Im Detail lagen die Positionen der Staaten oft ziemlich weit auseinander, was jedoch bisher meist erfolgreich kaschiert werden konnte durch solche sinnfreien Maßnahmen wie Normgrößen für Salatgurken oder die Abschaffung bestimmter Glühbirnen. Einen Höhepunkt bildete wohl die Äußerung des damaligen Kommissionspräsidenten Juncker, mit der er ein baldiges Ende der Zeitumstellung im Frühjahr und im Herbst ankündigte.

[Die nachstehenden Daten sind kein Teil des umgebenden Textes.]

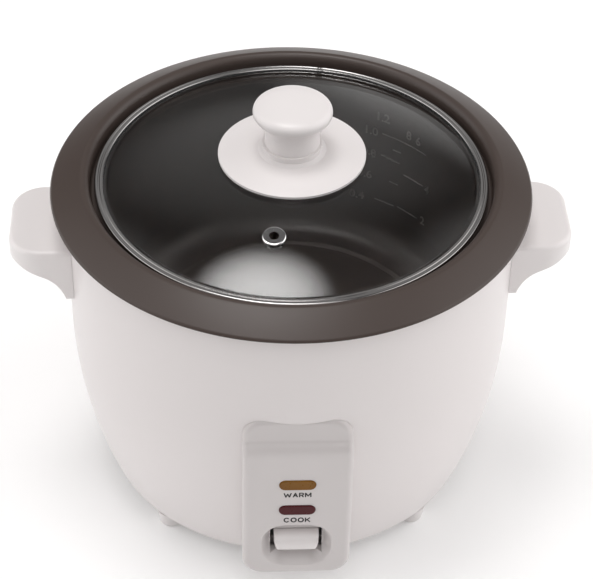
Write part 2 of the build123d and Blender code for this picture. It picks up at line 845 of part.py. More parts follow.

All das ist längst Geschichte, denn heute geht es immer mehr ans Eingemachte. Angesichts des russischen Angriffskrieges in der Ukraine kommen grundlegende Widersprüche immer deutlicher zutage – sowohl unter den EU-Ländern als auch gegenüber dem großen »Partner« USA. Es hat sich sehr deutlich gezeigt, daß es mit der »Wirtschaftsmacht EU« doch nicht so gut bestellt ist, wie man es gern hätte. Denn es ist den USA in Rekordzeit gelungen, mit Hilfe ihrer Marionetten in Kiew und der Hilfswilligen Regime in Polen und in den baltischen Staaten die EU von den bisher für alle Seiten profitablen Beziehungen mit Rußland abzubringen. Aus rein ideologischen Gründen sollen die Menschen in der EU zum Beispiel auf Gaslieferungen aus Rußland verzichten und dafür schmutziges, bis zu dreimal teureres Fracking-Gas aus den USA und möglichst auch Gas aus den Emiraten kaufen, also von jenen Leuten, die nicht in der Ukraine, sondern »nur« im Jemen Krieg führen.

Wer Sieger und wer Verlierer in diesem Wirtschaftskrieg ist, muß nicht ausführlich erklärt werden. Hinzu kommt nun, daß sich die EU – einst gegen jede Vernunft mit dem Friedensnobelpreis dekoriert – immer mehr zu einem Anhängsel und ausführenden Organ der NATO entwickelt. Hauptthema des jüngsten Treffen der Außenminister am Montag in Luxemburg war nämlich keineswegs, wie man aus der andauernden Wirtschaftskrise herauskommen könnte. Die Ministerinnen und Minister diskutierten vor allem darüber, ob und wann man der Ukraine weitere, noch tödlichere Waffen liefern kann. Der für Außenpolitik zuständige Kommissar verkündete, man muß die Ukraine aufrüsten, damit sie einen Sieg gegen Rußland »auf dem Schlachtfeld« erringen kann.

Abgesehen davon, daß die Lohnabhängigen, die Jugendlichen und die Rentner in den EU-Staaten die Hauptlast dieser Fehlentscheidungen zu tragen haben werden, wird damit jegliche Verhandlungslösung ausgeschlossen. Statt Druck auf die NATO und auf die Hardliner in Washington zu machen, endlich einem Neutralitätsstatus der Ukraine mit entsprechenden Sicherheitsgarantien eine Zustimmung zu erteilen, wird der Krieg weiter angeheizt. Die EU wird damit und mit den eigenen Rüstungsprogrammen zu einem Hilfs- und Ausführungsorgan der NATO, zu einem neuen Militärpakt, den niemand braucht.